SP39 et SP49 (SOEC/Sofralab) sont destinées à l'élaboration d'effervescents en cuve close. Selon Sofralab, ces levures apportent de la complexité et développent des arômes frais à dominante florale pour la SP39 et fruitée pour la SP49. La SP39 est destinée à l'élaboration de vins effervescents blancs ou rosés de type proseco. La SP49 peut être utilisée pour des vins effervescents blancs, rosés ou rouges de type lambrusco.
Levulia Probios (Œnologie Immélé) est une levure biologique pour vins blancs secs et vins effervescents validée Écocert. « Elle respecte les arômes variétaux des cépages », souligne une note de la firme. « Elle est capable de faire la fermentation alcoolique mais également les reprises de FA », annonce Jean-Victor Thomann, du laboratoire Œnolia.
La base de données levures de « La Vigne »

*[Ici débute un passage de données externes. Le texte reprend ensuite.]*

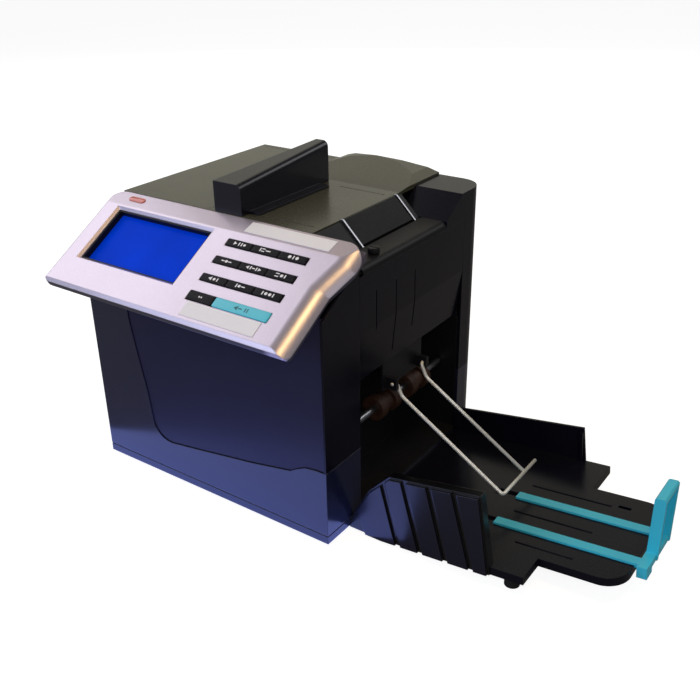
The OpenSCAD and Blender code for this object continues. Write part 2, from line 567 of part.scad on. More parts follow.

L'ensemble des levures disponibles sur le marché sont recensées dans la base de données du site de « La Vigne » (www.lavigne-mag.fr). Cette liste est en accès réservé aux abonnés. Vous y trouverez les 327 levures classées par ordre alphabétique, par propriétés œnologiques ou par société. Vous aurez en détail l'ensemble des propriétés de chacune de ces levures, comme par exemple leurs besoins en azote, le type de vins auxquels elles s'adressent ou encore leur capacité à acidifier ou désacidifier les vins.
Des recherches et des essais pour améliorer les vins dans le futur
Réduction de l'éthanol. Depuis plus d'une quinzaine d'années, les sélectionneurs cherchent des souches qui produisent moins d'éthanol. « Les niveaux élevés en alcool des vins sont un gros souci, notamment pour les vins méridionaux », estime Sylvie Dequin, directrice adjointe de l'unité mixte de recherche Sciences pour l'œnologie de Montpellier (Hérault). Des souches OGM faiblement productrices d'éthanol ont déjà été développées en laboratoire. « Depuis environ cinq ans, nous essayons de OGM faiblement productrices d'éthanol ont déjà été développées en laboratoire. « Depuis environ cinq ans, nous essayons de développer des souches non OGM. Les travaux sont encore en cours », explique-t-elle.
Améliorer la stabilité des vins dans le temps. Les polysaccharides levuriens ont un rôle sur la stabilité de la couleur et sur la structure des vins. « Avec les nouveaux outils analytiques, nous caractérisons mieux ces molécules et leur interaction avec le vin », mentionne une firme. Les chercheurs s'en servent pour sélectionner de nouvelles souches permettant d'obtenir une couleur plus stable, par exemple.
Et les vins rouges ? Une société essaye d'identifier les arômes typiques des vins rouges et leurs précurseurs. Comme pour les thiols il y a plusieurs années, il sera ainsi possible de sélectionner des levures qui peuvent révéler les précurseurs typiques de certains cépages rouges. « Après avoir mieux caractérisé l'arôme des vins rouges, on pourra orienter les recherches pour la sélection de nouvelles souches de levures », indique la société qui travaille sur ce projet.